First post. Sorry if it's a long one.

So there's this girl from my work (don't worry, she's leaving in a few months) that I had been crushing on for a year. We clicked as soon as we met, and I mean really clicked, and we were both clearly attracted to each other. But we never acted on it because she was in a long term relationship. Anyway, her and her boyfriend broke up, and about a month later I made my move. I took her out and we hooked up, but she initially told me that she didn't want anything serious yet for obvious reasons.

We have been seeing each other for a few weeks now and the sex is incredible. We are keeping our relationship secret at the moment because we don't want people at work to find out, especially the owners/management. (this only makes it hotter!)

A few nights ago she again said that she doesn't want to get too involved. I want to make it clear that I have never brought this up with her, it's always her. I think aside from the fact that she just got out of a relationship, she's scared of getting hurt again, and she's concerned that if things don't work out, then we will have to see each other at work. (though not for long)
So I responded by telling her that she's thinking too much, and that we should just keep seeing each other and see where this goes, and she agreed.

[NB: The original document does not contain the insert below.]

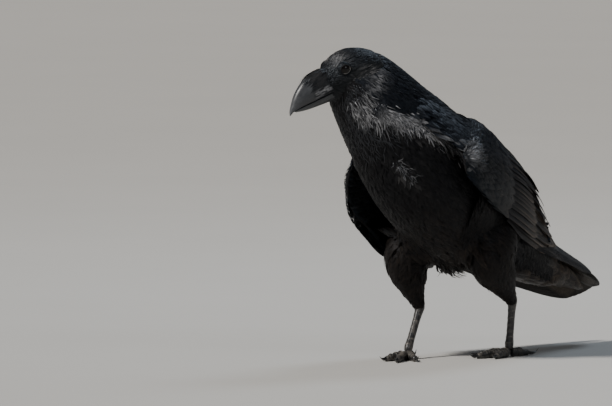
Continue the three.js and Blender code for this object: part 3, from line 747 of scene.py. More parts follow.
# scapulars: they run from the shoulder over the upper edge of each wing
for name, sg in (("left", 1), ("right", -1)):
    n = 150
    S = rng.uniform(4.2, 7.7, n)
    edge = np.interp(S, [4.2, 5.2, 6.2, 7.0, 7.7], [1.25, 1.12, 0.95, 0.6, 0.4])
    f = edge + rng.uniform(-0.12, 0.42, n)
    T = f if sg > 0 else math.pi - f
    root = on_body(S, T, depth_body(S))
    ok = np.linalg.norm(FULL.near(root)[0] - root, axis=1) < 5
    S, T, root = S[ok], T[ok], root[ok]
    n = len(S)
    fr = body_frame(S)
    lie = -fr[1] + fr[2] * sg * 0.30 + rng.normal(0, 0.05, (n, 3))
    L, W = np.interp(S, [4.2, 7.7], [58, 36]) * vary(n), np.interp(S, [4.2, 7.7], [9.5, 6.0]) * vary(n)
    lay_coat("scapulars_" + name, S, T, root, lie, L, W, 1.5, rng.uniform(4.6, 6.4, n), 11, 5, "round", 0.2, 0.06, 0.05,
             mix(BLACK, BLUE, 0.8 + 0.2 * rng.random(n)), 0.14 * rng.random(n), 0.1 * rng.random(n), PALE * 0.7, M_MANTLE, wave=0.02)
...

This feels like more than just a casual relationship.Despite her words, each time I see her she's more and more comfortable and affectionate, and things have never been hotter between us. It's not just sex though. We also hang out a lot, and do things that couples do. She even suggested to a couple of mutual friends of ours that we all spend a weekend away together.

A bit of background around her breakup - she was dating a guy for 3 and half years, and he dumped her via a text telling her he doesn't love her any more. The ex is definitely out of the picture in this case. He's not chasing her, and she's not chasing him.
I understand that I may just be on the rebound, but I have been the rebound guy before in another relationship and it was completely different to this. The ex was chasing, the passion was nowhere near around this level, and it just all around sucked.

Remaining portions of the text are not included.